In New York City, whether you are calling to find out how to get somewhere by public transit, to complain about garbage not picked up or about a burned out street light, you dial 311 and the person who answers must track your request and keep the file until your problem is solved. At the end of each month, the councillor gets a record of every call received from her ward and whether or not the issue has been resolved.
After three years, NYC politicians report it is the way to go in terms of serving large wards like ours.

Services become much more streamlined and responsive as the 311 centre can track action across all departments. Better yet, your representative gets a print-out that exposes chronic problems, brings together calls to our own office and to 311 to indicate exactly how we need to prioritize our own requests/demands for our ward.

See the announcement below:
As the Deputy City Manager responsible for the 3-1-1 Customer Service Strategy, I have some good news to share with you about the initiative. At its December meeting, Toronto City Council approved a service model and a 2006-8 capital budget of $26.9 million for the 3-1-1 project. Council’s approval was based on recommendations of the Council-Staff Working Group (CSWG), established in December 2004.

The new service model promotes a citizen-centred approach to the delivery of services. The implementation of the different features of the 3-1-1 Customer Service Strategy will be phased-in over three years to optimize the use of existing City resources and to build early public confidence in 3-1-1 services.

The service model features:
• A 3-1-1 service page on the City’s Web site that will provide access for the public to initiate and track their own service order requests;
• A 3-1-1 consolidated contact centre that provides general inquiry information, and accepts and tracks service order requests for five divisions: Solid Waste Management, Transportation, Toronto Water, Forestry, and Municipal Licensing and Standards;
• Access to the 3-1-1 knowledge base by Council members to assist with constituent inquiries;
• The ability for Council members to initiate and track service order requests through the 3-1-1 system; and
• Ward activity reporting.

You may recall that the original 3-1-1 capital budget estimate that was tabled at Council in November 2004 totalled $46.8 million. It assumed a consolidated contact centre providing a full menu of service order requests from all City divisions that provide front-line service to the public.

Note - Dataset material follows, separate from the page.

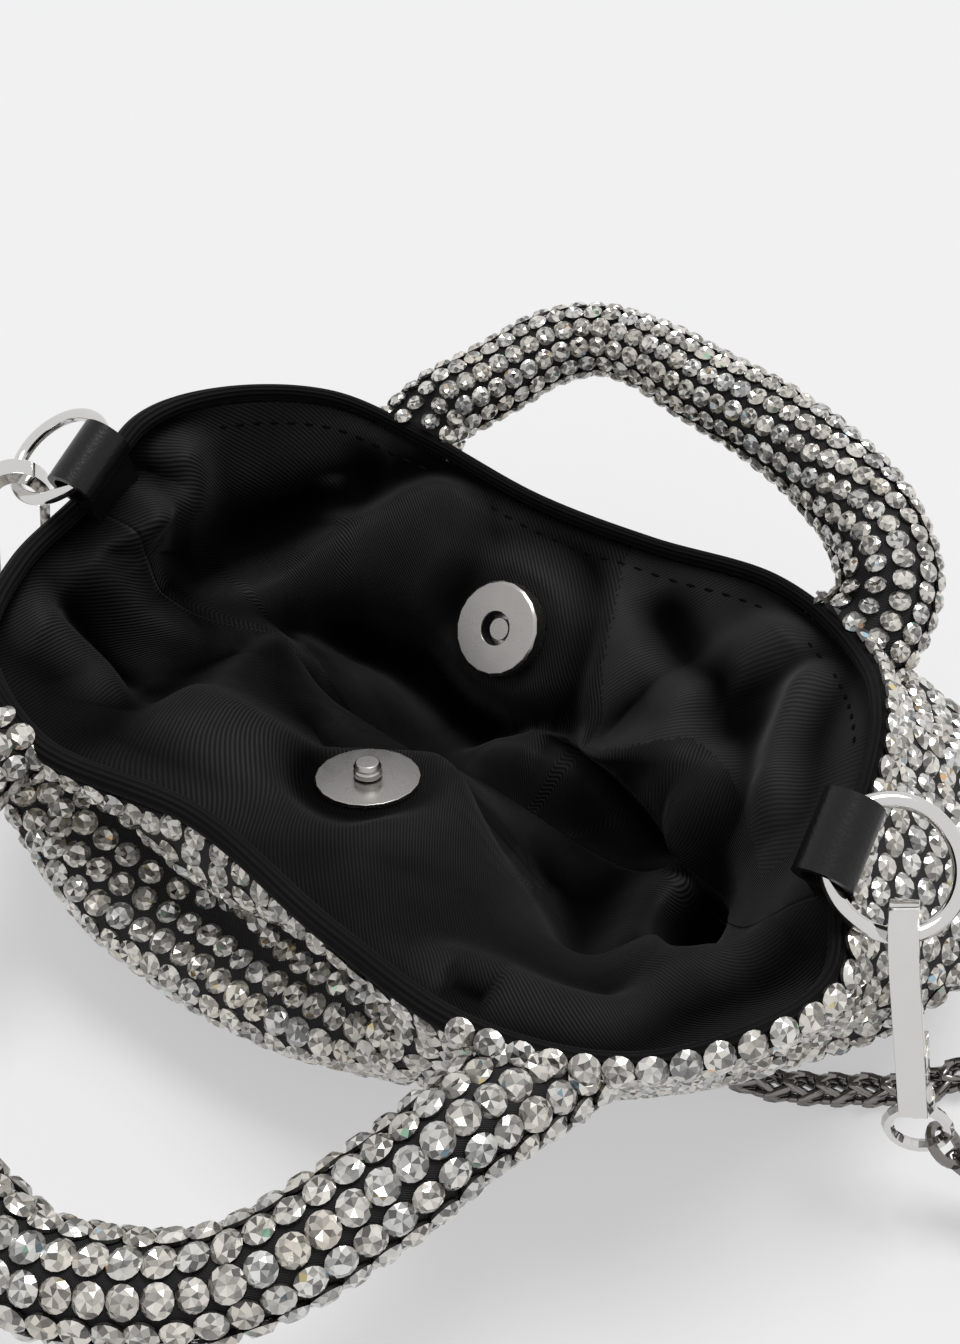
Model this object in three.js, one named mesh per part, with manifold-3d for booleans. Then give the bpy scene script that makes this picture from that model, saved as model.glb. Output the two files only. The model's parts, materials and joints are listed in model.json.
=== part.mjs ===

However, after conducting an assessment of divisional readiness for 3-1-1 implementation and associated costs, the CSWG recommended a more limited service order model, starting with only the departments listed above, at less cost.

In the New Year, many activities will get under way to support 3-1-1 implementation.
The 3-1-1 contact centre design is expected to be completed by early 2006. Construction in the Metro Hall Council Chamber will begin in early spring for completion by mid 2007. The centre’s public launch is planned for early 2008.